En Yaruquí, envuelta en nubes de polvo al paso de las camionetas por las parcelas, los campesinos son asesorados por los técnicos de las tiendas locales que venden los insumos.
En todos los cultivos se usan insumos de menor toxicidad, conocidos como de sellos verde y azul, según Boris Zurita, técnico y agricultor de frutillas. “Ponen insecticidas cuando hay enfermedades y fumigan contra los hongos ,cada 15 días en verano, y cada ocho cuando llueve”. Cuando asoman las babosas las matan con un agroquímico. Y cambian el plástico cuando ha cumplido su vida útil, no más de año y medio.
María Yoquilema termina una primera tanda y lleva la caja a una carpa de plástico, donde tres mujeres cortan las hojas. Las frutillas van a la fábrica de la marca Snob, en Puembo, para elaborar las mermeladas, una forma más segura de consumirla. Se entregan 400 kilos semanales.
Con la mermelada no hay riesgos de nada, pues en el proceso de elaboración a altas temperaturas se eliminan bacterias o bichos.
En Checa, Ramón Ibarra sigue arrancando la fruta de los postes plásticos, junto a Amparito Zambrano, su esposo Dael y sus hijas Tanya y Fresia Marcillo.
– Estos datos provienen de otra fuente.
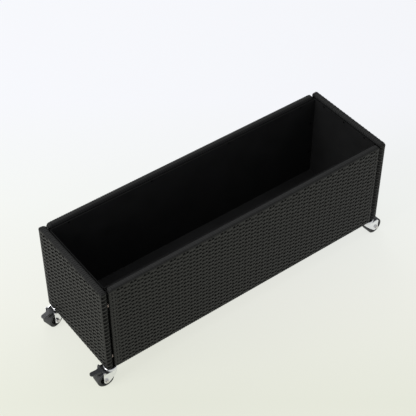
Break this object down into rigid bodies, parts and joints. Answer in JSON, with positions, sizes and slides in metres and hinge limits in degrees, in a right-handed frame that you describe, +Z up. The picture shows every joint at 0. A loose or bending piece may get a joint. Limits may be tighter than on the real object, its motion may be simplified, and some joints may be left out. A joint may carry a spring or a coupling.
{
  "type": "rolling planter",
  "caption": "Long rectangular planter with woven side panels on tube frames, smooth inner boards and a floor, rolling on swivel casters, two of them with brake pedals.",
  "frame": {"origin": "on the ground, midway between the furthest points of the casters in X and in the middle in Y", "axes": "+X along the planter's length, away from the braked end; -Y the front panel; +Z up"},
  "size_m": [1.0382, 0.3132, 0.361],
  "materials": {
    "frame": "satin black powder coat",
    "weave": "woven flat strands, dark charcoal",
    "board": "smooth, near black",
    "fork": "bright plated pressed steel",
    "zinc": "zinc plated",
    "hub": "moulded",
    "tyre": "dull dark grey tread",
    "pedal": "moulded, slight sheen"
  },
  "bodies": {
    "planter": {"end_frame_left": "frame", "end_frame_right": "frame", "long_frame_front": "frame", "long_frame_rear": "frame", "weave_left": "weave", "weave_right": "weave", "weave_front": "weave", "weave_rear": "weave", "rail_sleeves_front": "weave", "rail_sleeves_rear": "weave", "inner_board_left": "board", "inner_board_right": "board", "inner_board_front": "board", "inner_board_rear": "board", "floor_board": "board", "floor_bars": "frame", "floor_screws": "zinc", "board_screws": "frame", "panel_bolts": "zinc", "gap_spacers": "zinc", "rivet_nuts": "zinc", "caster_plates": "frame", "plate_screws": "zinc", "king_pin_front_left": "zinc", "race_cap_front_left": "fork", "race_balls_front_left": "zinc", "king_pin_rear_left": "zinc", "race_cap_rear_left": "fork", "race_balls_rear_left": "zinc", "king_pin_front_right": "zinc", "race_cap_front_right": "fork", "race_balls_front_right": "zinc", "king_pin_rear_right": "zinc", "race_cap_rear_right": "fork", "race_balls_rear_right": "zinc"},
    "fork_front_left": {"fork_front_left": "fork", "axle_front_left": "zinc", "axle_nut_front_left": "zinc", "pedal_pin_front_left": "zinc"},
    "wheel_front_left": {"hub_front_left": "hub", "tyre_front_left": "tyre"},
    "pedal_front_left": {"brake_pedal_front_left": "pedal"},
    "fork_rear_left": {"fork_rear_left": "fork", "axle_rear_left": "zinc", "axle_nut_rear_left": "zinc", "pedal_pin_rear_left": "zinc"},
    "wheel_rear_left": {"hub_rear_left": "hub", "tyre_rear_left": "tyre"},
    "pedal_rear_left": {"brake_pedal_rear_left": "pedal"},
    "fork_front_right": {"fork_front_right": "fork", "axle_front_right": "zinc", "axle_nut_front_right": "zinc"},
    "wheel_front_right": {"hub_front_right": "hub", "tyre_front_right": "tyre"},
    "fork_rear_right": {"fork_rear_right": "fork", "axle_rear_right": "zinc", "axle_nut_rear_right": "zinc"},
    "wheel_rear_right": {"hub_rear_right": "hub", "tyre_rear_right": "tyre"}
  },
  "joints": [
    {"name": "swivel_front_left", "type": "hinge", "parent": "planter", "child": "fork_front_left", "pos_m": [-0.45719, -0.1339, 0.055], "axis": [0, 0, 1], "continuous": true},
    {"name": "wheel_spin_front_left", "type": "hinge", "parent": "fork_front_left", "child": "wheel_front_left", "pos_m": [-0.47966, -0.13272, 0.025], "axis": [0.0523, 0.9986, 0], "continuous": true},
    {"name": "brake_front_left", "type": "hinge", "parent": "fork_front_left", "child": "pedal_front_left", "pos_m": [-0.48366, -0.13251, 0.054], "axis": [-0.0523, -0.9986, 0], "range_deg": [0, 11]},
    {"name": "swivel_rear_left", "type": "hinge", "parent": "planter", "child": "fork_rear_left", "pos_m": [-0.45719, 0.1339, 0.055], "axis": [0, 0, 1], "continuous": true},
    {"name": "wheel_spin_rear_left", "type": "hinge", "parent": "fork_rear_left", "child": "wheel_rear_left", "pos_m": [-0.47902, 0.12846, 0.025], "axis": [-0.2419, 0.9703, 0], "continuous": true},
    {"name": "brake_rear_left", "type": "hinge", "parent": "fork_rear_left", "child": "pedal_rear_left", "pos_m": [-0.4829, 0.12749, 0.054], "axis": [0.2419, -0.9703, 0], "range_deg": [0, 11]},
    {"name": "swivel_front_right", "type": "hinge", "parent": "planter", "child": "fork_front_right", "pos_m": [0.47101, -0.1339, 0.055], "axis": [0, 0, 1], "continuous": true},
    {"name": "wheel_spin_front_right", "type": "hinge", "parent": "fork_front_right", "child": "wheel_front_right", "pos_m": [0.49348, -0.13272, 0.025], "axis": [-0.0523, 0.9986, 0], "continuous": true},
    {"name": "swivel_rear_right", "type": "hinge", "parent": "planter", "child": "fork_rear_right", "pos_m": [0.47101, 0.1339, 0.055], "axis": [0, 0, 1], "continuous": true},
    {"name": "wheel_spin_rear_right", "type": "hinge", "parent": "fork_rear_right", "child": "wheel_rear_right", "pos_m": [0.49348, 0.13272, 0.025], "axis": [0.0523, 0.9986, 0], "continuous": true}
  ]
}
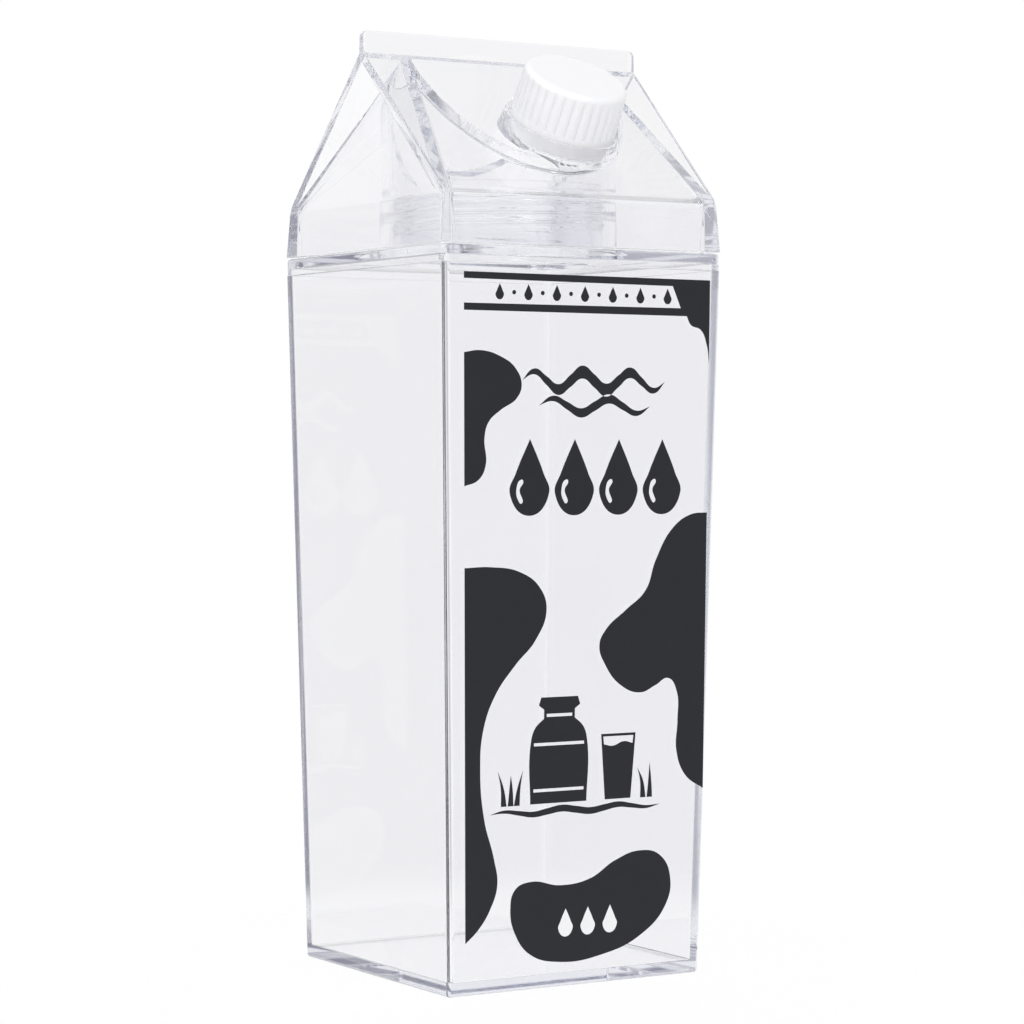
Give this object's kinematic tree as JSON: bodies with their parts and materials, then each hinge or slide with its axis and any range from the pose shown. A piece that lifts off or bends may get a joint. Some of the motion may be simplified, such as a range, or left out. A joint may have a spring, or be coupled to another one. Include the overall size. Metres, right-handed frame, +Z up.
{
  "type": "carton-style plastic bottle",
  "caption": "Clear plastic bottle shaped like a gable-top carton: tapered square box, screw-on gabled lid with fin, and a slanted spout with a white ribbed cap.",
  "frame": {"origin": "middle of the base, on the surface the bottle stands on", "axes": "+Z up along the bottle's height; -Y is the printed front, which the spout leans to; the ridge of the lid runs along X"},
  "size_m": [0.075, 0.075, 0.2176],
  "materials": {
    "clear_plastic": "clear, polished mould finish",
    "white_plastic": "satin, fine mould grain",
    "black_ink": "opaque screen print",
    "white_ink": "opaque screen print"
  },
  "bodies": {
    "root": {"bottle_box": "clear_plastic", "neck_plate": "clear_plastic", "gable_lid": "clear_plastic", "spout_cap": "white_plastic"}
  },
  "joints": []
}
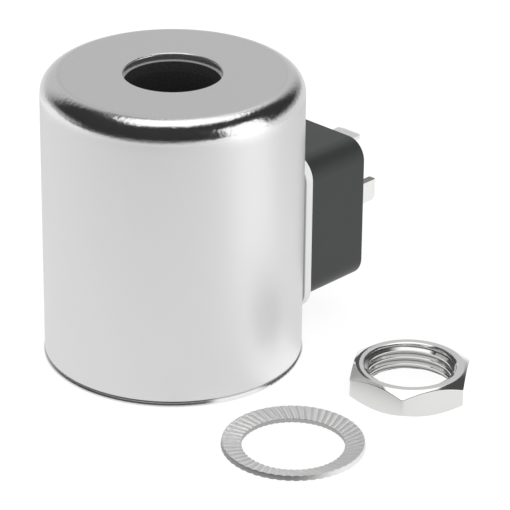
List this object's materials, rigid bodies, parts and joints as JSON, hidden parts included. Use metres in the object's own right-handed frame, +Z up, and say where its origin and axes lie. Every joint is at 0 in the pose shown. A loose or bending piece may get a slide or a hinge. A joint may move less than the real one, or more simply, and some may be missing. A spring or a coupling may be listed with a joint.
{
  "type": "solenoid coil for a cartridge valve",
  "caption": "Solenoid coil of a screw-in cartridge valve: plated steel can with a through bore and a side plug connector, with its loose thin hex nut and ribbed lock washer.",
  "frame": {"origin": "on the bore's axis, at the underside of the base plate, which stands on the surface", "axes": "+Z up along the bore, +X the way the plug connector faces, +Y completes the right-handed set"},
  "size_m": [0.0789, 0.0847, 0.0587],
  "materials": {
    "can_plating": "bright zinc-nickel plated, satin",
    "magnet_steel": "turned and plated",
    "collar_plating": "bright plated",
    "black_moulding": "fine-grained glass-filled nylon",
    "bobbin_moulding": "smooth glass-filled nylon",
    "potting": "cast resin",
    "copper": "enamelled wire",
    "tape": "polyester tape",
    "tinned_contact": "tin plated",
    "brass_insert": "turned",
    "lead_insulation": "silicone insulation",
    "nut_plating": "bright nickel plated",
    "washer_plating": "zinc plated spring steel"
  },
  "bodies": {
    "coil": {"can_shell": "can_plating", "base_plate": "magnet_steel", "pole_ring": "magnet_steel", "bobbin": "bobbin_moulding", "winding": "copper", "winding_tape": "tape", "encapsulation": "potting", "connector_collar": "collar_plating", "connector_block": "black_moulding", "line_tab_1": "tinned_contact", "line_tab_2": "tinned_contact", "earth_tab": "tinned_contact", "earth_strap": "tinned_contact", "screw_insert": "brass_insert", "start_lead": "lead_insulation", "finish_lead": "lead_insulation", "start_crimp": "tinned_contact", "finish_crimp": "tinned_contact"},
    "nut": {"hex_nut": "nut_plating"},
    "washer": {"lock_washer": "washer_plating"}
  },
  "joints": [
    {"name": "nut_lift", "type": "slide", "parent": "coil", "child": "nut", "axis": [0, 0, 1], "range_m": [0, 0.08]},
    {"name": "washer_lift", "type": "slide", "parent": "coil", "child": "washer", "axis": [0, 0, 1], "range_m": [0, 0.08]}
  ]
}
Todos llevan guantes y una carretilla.
Casi están por terminar y han recogido 500 kilos de la primera cosecha, hacen una más en la semana. Las hermanas Marcillo colocan las frutillas en cajas plásticas con la marca Florsita Fresita. Se venden en el área de frutas internacional del mercado Mayorista de Quito, van a las pastelerías, a las tiendas donde las embadurnan con chocolate y las envían también a Galápagos.
Yoquilema se agacha otra vez y se coloca en la espalda una nueva caja. En silencio, concentrada, va y viene, sin descanso.